Chinese state-owned companies should be barred from making acquisitions in the U.S., a Washington government commission said Wednesday (11/16).
The recommendation from the U.S.-China Economic and Security Review Commission is likely to inform the incoming Trump administration as it evaluates the open-investment policy of the Obama administration that has coincided with a surge in purchases from Chinese investors, some connected to the state.
“There is an inherently high risk that whenever [a state-owned enterprise] acquires or gains effective control of a U.S. company, it will use the technology, intelligence and market power it gains in the service of the Chinese state to the detriment of U.S. national security,” said the U.S. commission, which monitors the economic and security relationship between the two countries, in a report to Congress. “Chinese firms, which often receive state funding, have been particularly active in bidding for U.S. technology assets.”
A spokesman for the Chinese embassy in Washington didn’t immediately reply to a request for comment on the recommendation. Chinese officials have complained about obstacles some of its investors have faced in entering the U.S. market.
Created in Congress in 2000, the commission has been highly critical of China and of the U.S. executive branch, in part reflecting the views of some lawmakers who have targeted Beijing on everything from its military assertiveness in the Pacific to trade and investment. By contrast, recent presidential administrations have sought to maintain balanced relations with Beijing to support business ties and cooperate with the world’s second-biggest economy on global issues. Congress and the White House aren’t required to act on the commission’s recommendations.
The idea of a state-investment ban on Beijing comes as China has launched a buying spree for U.S. assets, triggered by longstanding economic imbalances between the countries as well as Chinese investors’ concerns about their domestic markets and a desire for international diversification.
China has moved to invest $18 billion directly in the U.S. economy in 2016 through acquisitions and greenfield investments, according to the Rhodium Group, already surpassing last year’s total of $15.3 billion and nearly 100 times the level of a decade ago.
But U.S. officials are concerned that China has clamped down on foreign investment in its market and placed restrictions on U.S. technology and financial companies.
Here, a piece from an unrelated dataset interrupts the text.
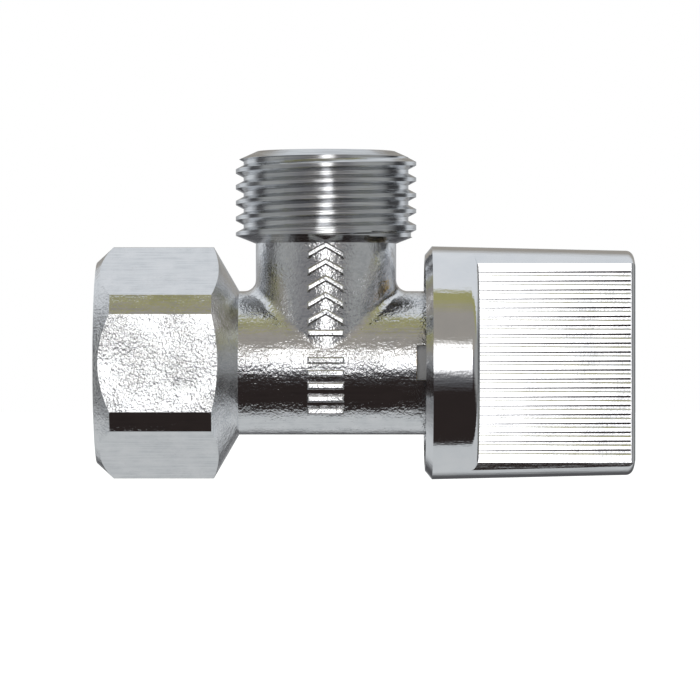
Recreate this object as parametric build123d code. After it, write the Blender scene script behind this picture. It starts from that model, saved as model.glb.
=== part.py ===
from build123d import *
from build123d.topology import SkipClean
import math
import os

# Angle stop valve, G 1/2 x G 1/2, with a quarter-turn ceramic headwork.  Millimetres.
# Origin: centre of the inlet mouth.  +X runs along the inlet and spindle axis to the handle,
# +Z along the outlet axis.  Angles about X are counted from +Y towards +Z.

# --- pipe threads, G 1/2, 14 per inch, 55 degree form, right hand -------------------------
PITCH = 1.814
FLANK_DEG = 27.5
SECTORS = 6
MALE_CREST_R = 10.375
MALE_DEPTH = 0.9
MALE_LENGTH = 9.7
MALE_RUNOUT = 0.3
RUNOUT_STEPS = 2
COLLAR_LAND = 0.14
FEMALE_CREST_R = 9.3155
FEMALE_DEPTH = 1.162
FEMALE_LENGTH = 11.0
FEMALE_RELIEF = 1.2
RELIEF_OVER = 0.1
FEMALE_LEAD = 0.45
FEMALE_LEAD_DROP = 0.8
CUT_OVER = 0.4
SLEEVE_WALL = 0.5

# --- body ---------------------------------------------------------------------------------
HEX_WALL = 1.62
HEX_CORNER = 1.2
HEX_LENGTH = 13.4
HEX_LEAD_LENGTH = 1.9
HEX_LEAD_DROP = 1.75
SHOULDER_DEG = 60.0
NECK_GAP = 1.9
NECK_WALL = 2.07
NECK_FILLET = 1.3
OUTLET_TOP = 24.3
OUTLET_FACE_R = 7.95
OUTLET_LEAD = 1.1
COLLAR_CONE = 0.9
OUTLET_BORE_R = 6.0
CARTRIDGE_BORE_R = 6.5
BODY_THREAD_STEP = 0.5
BODY_THREAD_LENGTH = 4.4
BARREL_WALL = 1.25
PORT_R = 4.5
NOTCH_LENGTH = 3.0
NOTCH_WIDTH = 4.0
MARK_HEIGHT = 0.3
MARK_ROUND = 0.2
MARK_WIDTH = 4.2
MARK_STROKE = 0.8
MARK_RISE = 1.2
MARK_PITCH = 1.9
BAR_START = -5.5
BAR_PITCH = 1.45
BAR_COUNT = 5
MARK_GAP = 0.28

# --- headwork -----------------------------------------------------------------------------
HOUSING_SLACK = 0.1
HOUSING_WALL = 1.1
DISC_SETBACK = 1.9
ROTATING_DISC_T = 2.38
FIXED_DISC_T = 2.1
LAPPED_GAP = 0.02
DISC_SLACK = 0.1
DISC_KEY_WIDTH = 2.0
DISC_KEY_SINK = 0.3
DISC_PORT_DEG = 76.0
DISC_PORT_R_IN = 2.0
DISC_PORT_RIM = 1.0
SEAL_T = 1.9
SEAL_PROUD = 0.5
SEAL_WIDTH = 1.4
SEAL_EDGE = 0.25
SUPPORT_WALL = 0.4
WINDOW_LENGTH = 2.8
WINDOW_WIDTH = 6.6
WINDOW_LAND = 0.2
SPINDLE_R = 3.5
SPINDLE_SLACK = 0.05
SPINDLE_FLANGE_T = 1.8
FRICTION_WASHER_T = 0.6
RUNNING_GAP = 0.04
TONGUE_THICK = 3.0
TONGUE_DEPTH = 1.0
TONGUE_RIM = 1.6
ORING_SETBACK = 0.6
ORING_GROOVE = 1.8
ORING_DEPTH = 1.0
ORING_SIDE_GAP = 0.15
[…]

Meanwhile, some officials and experts warn some Chinese acquisitions may be part of state-directed campaigns to acquire U.S. assets that have economic or military significance.
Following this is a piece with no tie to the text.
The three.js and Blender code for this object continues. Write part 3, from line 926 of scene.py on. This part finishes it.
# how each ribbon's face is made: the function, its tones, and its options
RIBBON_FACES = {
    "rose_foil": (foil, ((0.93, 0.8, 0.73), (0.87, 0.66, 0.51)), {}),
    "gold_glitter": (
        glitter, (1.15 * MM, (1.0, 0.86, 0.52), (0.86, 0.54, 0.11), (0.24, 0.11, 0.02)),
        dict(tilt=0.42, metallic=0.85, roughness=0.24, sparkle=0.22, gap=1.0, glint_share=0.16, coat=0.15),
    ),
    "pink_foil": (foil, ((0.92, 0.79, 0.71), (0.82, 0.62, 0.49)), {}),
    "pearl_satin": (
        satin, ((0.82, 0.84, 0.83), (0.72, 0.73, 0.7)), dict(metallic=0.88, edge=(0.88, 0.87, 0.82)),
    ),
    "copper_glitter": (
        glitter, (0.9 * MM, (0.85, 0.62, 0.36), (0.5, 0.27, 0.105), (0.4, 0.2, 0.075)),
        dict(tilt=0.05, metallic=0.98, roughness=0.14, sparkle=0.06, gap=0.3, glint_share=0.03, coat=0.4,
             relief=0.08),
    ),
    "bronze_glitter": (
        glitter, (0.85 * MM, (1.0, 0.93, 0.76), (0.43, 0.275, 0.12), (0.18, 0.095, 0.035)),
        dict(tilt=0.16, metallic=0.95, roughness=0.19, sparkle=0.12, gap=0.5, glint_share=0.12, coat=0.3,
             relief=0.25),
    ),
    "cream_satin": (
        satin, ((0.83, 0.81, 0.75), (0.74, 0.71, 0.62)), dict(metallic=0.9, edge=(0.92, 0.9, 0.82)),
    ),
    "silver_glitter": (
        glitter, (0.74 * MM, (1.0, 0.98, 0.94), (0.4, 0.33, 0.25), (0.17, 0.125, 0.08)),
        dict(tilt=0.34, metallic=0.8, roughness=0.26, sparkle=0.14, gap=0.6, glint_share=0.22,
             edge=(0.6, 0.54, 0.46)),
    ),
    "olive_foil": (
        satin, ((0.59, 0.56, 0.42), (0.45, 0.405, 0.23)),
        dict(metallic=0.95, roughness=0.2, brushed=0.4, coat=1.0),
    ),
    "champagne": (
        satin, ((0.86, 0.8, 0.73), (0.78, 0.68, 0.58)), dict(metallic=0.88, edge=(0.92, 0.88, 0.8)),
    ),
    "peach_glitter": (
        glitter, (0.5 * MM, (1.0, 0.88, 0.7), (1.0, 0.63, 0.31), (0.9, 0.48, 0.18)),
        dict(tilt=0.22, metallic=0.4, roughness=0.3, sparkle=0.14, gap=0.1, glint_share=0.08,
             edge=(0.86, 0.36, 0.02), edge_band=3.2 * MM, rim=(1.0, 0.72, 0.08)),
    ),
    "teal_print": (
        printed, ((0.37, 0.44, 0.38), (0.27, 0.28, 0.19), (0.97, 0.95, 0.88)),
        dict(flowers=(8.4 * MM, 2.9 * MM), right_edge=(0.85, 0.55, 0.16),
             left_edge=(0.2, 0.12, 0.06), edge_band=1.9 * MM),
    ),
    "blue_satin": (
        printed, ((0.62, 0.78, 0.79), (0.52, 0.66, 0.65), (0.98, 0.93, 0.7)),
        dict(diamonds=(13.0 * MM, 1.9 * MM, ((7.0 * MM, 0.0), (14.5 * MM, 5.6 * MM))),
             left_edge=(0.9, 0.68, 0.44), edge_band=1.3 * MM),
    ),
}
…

The commission cited statistics that 84% of Chinese foreign direct investment last year came from private Chinese companies but also noted that the line between state control and private management can be thin in China.
The powerful committee that reviews foreign deals—the Committee on Foreign Investment in the U.S., or CFIUS—has a broad definition of state control for foreign acquirers that can include a board seat or a small percentage of ownership.
This year CFIUS has probed some deals so deeply that the Chinese investors have walked away, according to statements by the companies involved. CFIUS can recommend that the U.S. president reject a deal outright on national-security considerations, a step Mr. Obama took once for a Chinese company.
The buying binge this year from China attracted the attention of Mr. Trump, who complained during a debate about a group of Chinese investors bidding for the Chicago Stock Exchange, a small bourse that nevertheless operates a key market hub deep in the U.S. financial system.
A group of Republican lawmakers led by Rep. Robert Pittenger (R., N.C.) wrote to U.S. officials to urge a careful investigation of the Chicago Stock Exchange bid, which the exchange says came from private Chinese investors.
More than half of the U.S. Senate wrote to Treasury Secretary Jacob Lew in September with concerns about state-controlled China Railway Rolling Stock Corp.’s bid for North Carolina-based Vertex Railcar Corp.
“All these investments come from communist Chinese state interests,” Mr. Pittenger said in an interview Monday, adding that he expects the Trump administration to carefully review risks associated with China.
“He’s going to have a high level of concern, and I think he will look at the relationship with China with a thoughtful eye.”
Mr. Trump made complaints about Chinese trade practices a centerpiece of his campaign, and his campaign said he would use all appropriate agencies at this disposal.
But it isn’t clear whether Mr. Trump would want to use officials at CFIUS to limit Chinese acquisitions as a lever on trade. Most recent U.S. presidents have affirmed the U.S. open-investment policy as vital for the economy and focused on applying economic pressure elsewhere to solve trade disputes, according to a former senior Treasury Department official involved in CFIUS who noted that Mr. Trump himself is a major foreign investor.
“I would expect that he’s going to look to use every possible tool in the toolbox to counter what he sees as unfair Chinese economic practices,” said Scott Kennedy, a deputy director at Center for Strategic & International Studies, a Washington think tank.